Les médias évoquent désormais régulièrement la notion d’éco-anxiété. Certains développent notamment l’idée que les angoisses écologiques puissent remettre en cause chez les plus jeunes générations l’envie d’avoir des enfants, par exemple par souci de contribuer le moins possible aux dégradations environnementales ou par inquiétude des répercussions de ces dernières sur le bien-être des générations futures.
Des travaux scientifiques, comme ceux de Sabrina Helm et alii (2021) et de Schneider-Mayerson (2021), ont suggéré qu’il pouvait effectivement y avoir un lien entre les inquiétudes environnementales et le désir de ne pas procréer. Par exemple, l’enquête réalisée par Schneider-Mayerson et Ling (2021) montrait qu’une part significative des jeunes Américains s’inquiètent, d’une part, de l’empreinte écologique de la mise au monde d’un enfant et, d’autre part, du bien-être des générations futures, celles-là mêmes qui seront confrontées aux manifestations les plus visibles et destructrices du changement climatique. Cela dit, ces travaux ne mettent à pas à jour les effets des angoisses environnementales sur les choix effectifs en matière de procréation.
Dans une nouvelle étude, Ben Lockwood, Nattavudh Powdthavee et Andrew Oswald (2022) ont cherché à voir si les inquiétudes relatives à l’environnement affectaient effectivement les comportements de procréation. Pour cela, ils se sont appuyés sur une enquête qui a suivi sur plusieurs années au Royaume-Uni un échantillon aléatoire de milliers d’hommes et de femmes n’ayant initialement pas d’enfants.
Il apparaît que les individus qui présentaient le mode de vie le plus soucieux de l’écologie se sont montrés ultérieurement moins susceptibles d’avoir des enfants. Cette corrélation pourrait toutefois s’expliquer par un large éventail de variables confondantes, par exemple le niveau d’études ou le niveau d’optimisme : les personnes très diplômées et les plus pessimistes peuvent être, en raison même de leur niveau d’éducation pour les premiers et de leur pessimisme pour les seconds, à la fois plus sensibles à la question environnementale et moins enclins à fonder une famille.
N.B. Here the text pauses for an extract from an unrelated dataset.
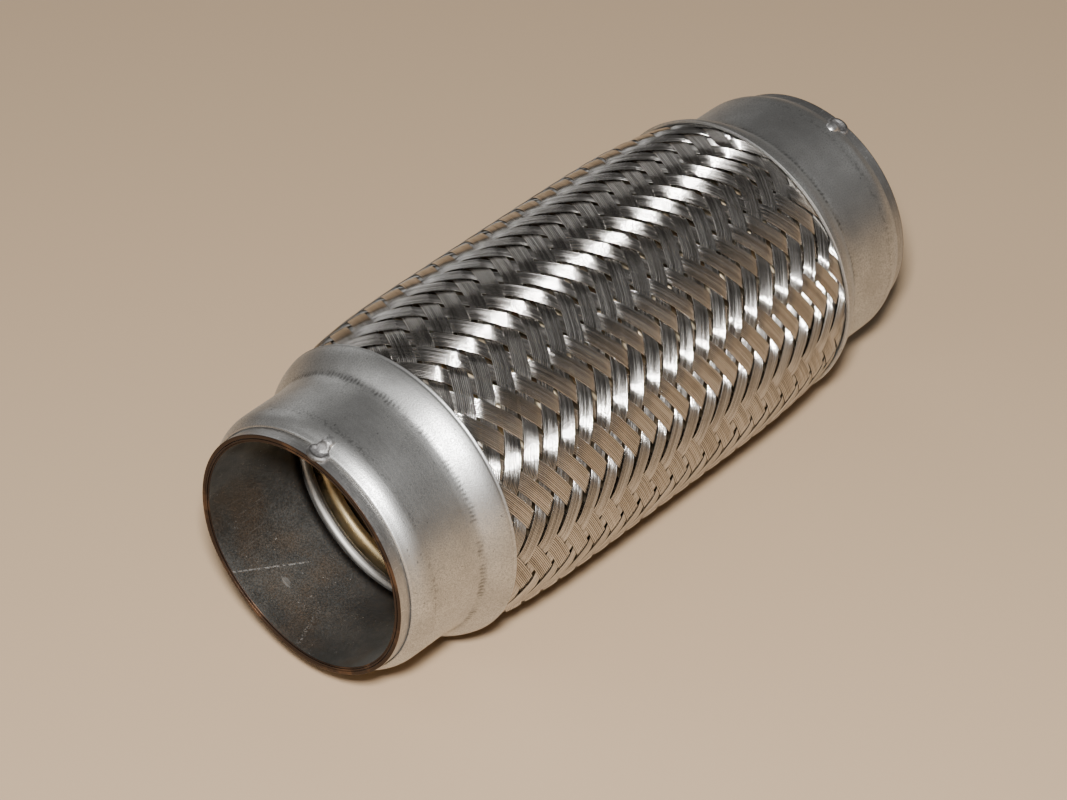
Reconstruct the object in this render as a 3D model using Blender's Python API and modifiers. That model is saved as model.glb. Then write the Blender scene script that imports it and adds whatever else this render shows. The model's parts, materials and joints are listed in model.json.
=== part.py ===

Par conséquent, l’étude a ensuite pris en compte un large ensemble de potentielles variables confondantes, notamment l’âge, l’éducation, le statut matrimonial, la satisfaction de vivre, l’optimisme et la santé physique.
En définitive, Lockwood et ses coauteurs mettent en évidence un effet très significatif des inquiétudes relatives à l’environnement sur le comportement en matière de fertilité. En effet, une fois que les potentiels facteurs confondants évoqués ci-dessus ont été contrôlés, il apparaît qu’une personne qui ne s’inquiète absolument pas de la question environnementale a environ 60 % de chances en plus d’avoir un enfant relativement aux personnes très soucieuses de la protection de l’environnement.